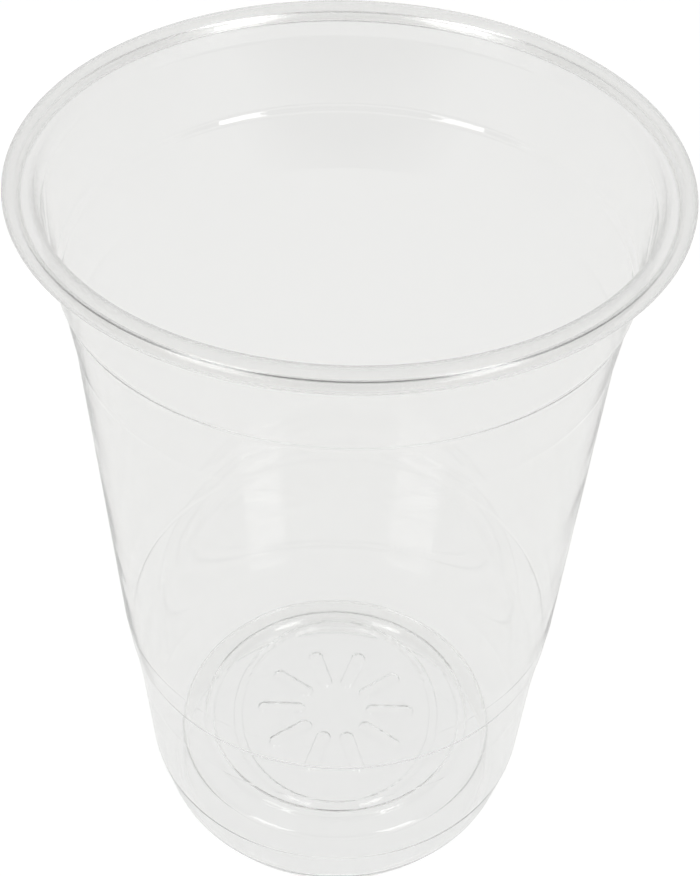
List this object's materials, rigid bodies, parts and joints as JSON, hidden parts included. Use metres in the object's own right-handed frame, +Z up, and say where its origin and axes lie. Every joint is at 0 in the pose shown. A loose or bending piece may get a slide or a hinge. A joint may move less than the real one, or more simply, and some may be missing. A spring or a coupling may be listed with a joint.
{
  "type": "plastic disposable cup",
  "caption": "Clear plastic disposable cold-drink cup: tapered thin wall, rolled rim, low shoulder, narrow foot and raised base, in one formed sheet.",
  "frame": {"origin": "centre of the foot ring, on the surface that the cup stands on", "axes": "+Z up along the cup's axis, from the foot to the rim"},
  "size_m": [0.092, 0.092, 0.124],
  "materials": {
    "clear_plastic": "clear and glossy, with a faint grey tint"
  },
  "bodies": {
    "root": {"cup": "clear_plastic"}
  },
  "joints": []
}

▸ **What to do**
Repeat the data verbatim.

▸ **Output**
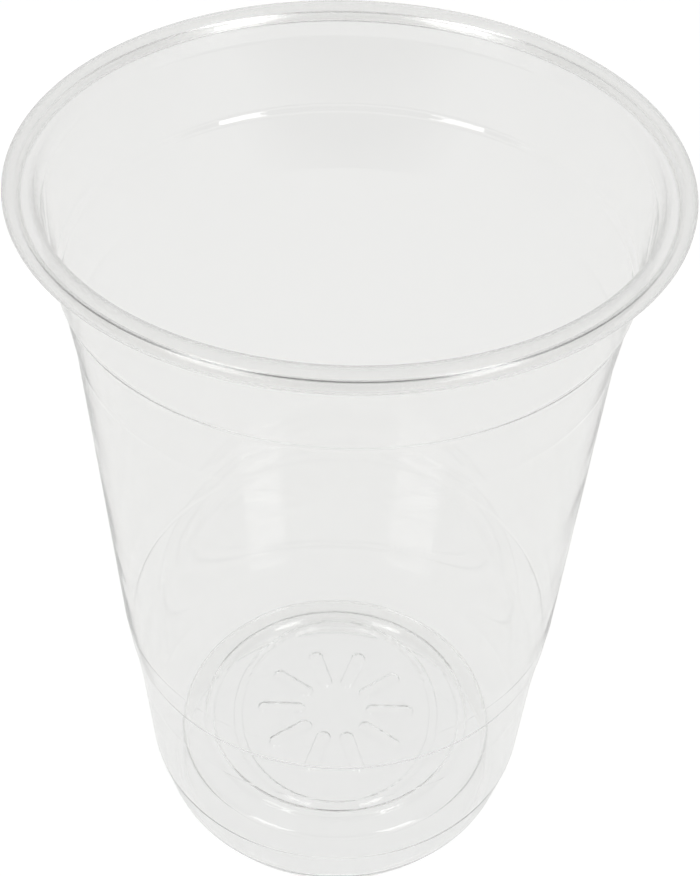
List this object's materials, rigid bodies, parts and joints as JSON, hidden parts included. Use metres in the object's own right-handed frame, +Z up, and say where its origin and axes lie. Every joint is at 0 in the pose shown. A loose or bending piece may get a slide or a hinge. A joint may move less than the real one, or more simply, and some may be missing. A spring or a coupling may be listed with a joint.
{
  "type": "plastic disposable cup",
  "caption": "Clear plastic disposable cold-drink cup: tapered thin wall, rolled rim, low shoulder, narrow foot and raised base, in one formed sheet.",
  "frame": {"origin": "centre of the foot ring, on the surface that the cup stands on", "axes": "+Z up along the cup's axis, from the foot to the rim"},
  "size_m": [0.092, 0.092, 0.124],
  "materials": {
    "clear_plastic": "clear and glossy, with a faint grey tint"
  },
  "bodies": {
    "root": {"cup": "clear_plastic"}
  },
  "joints": []
}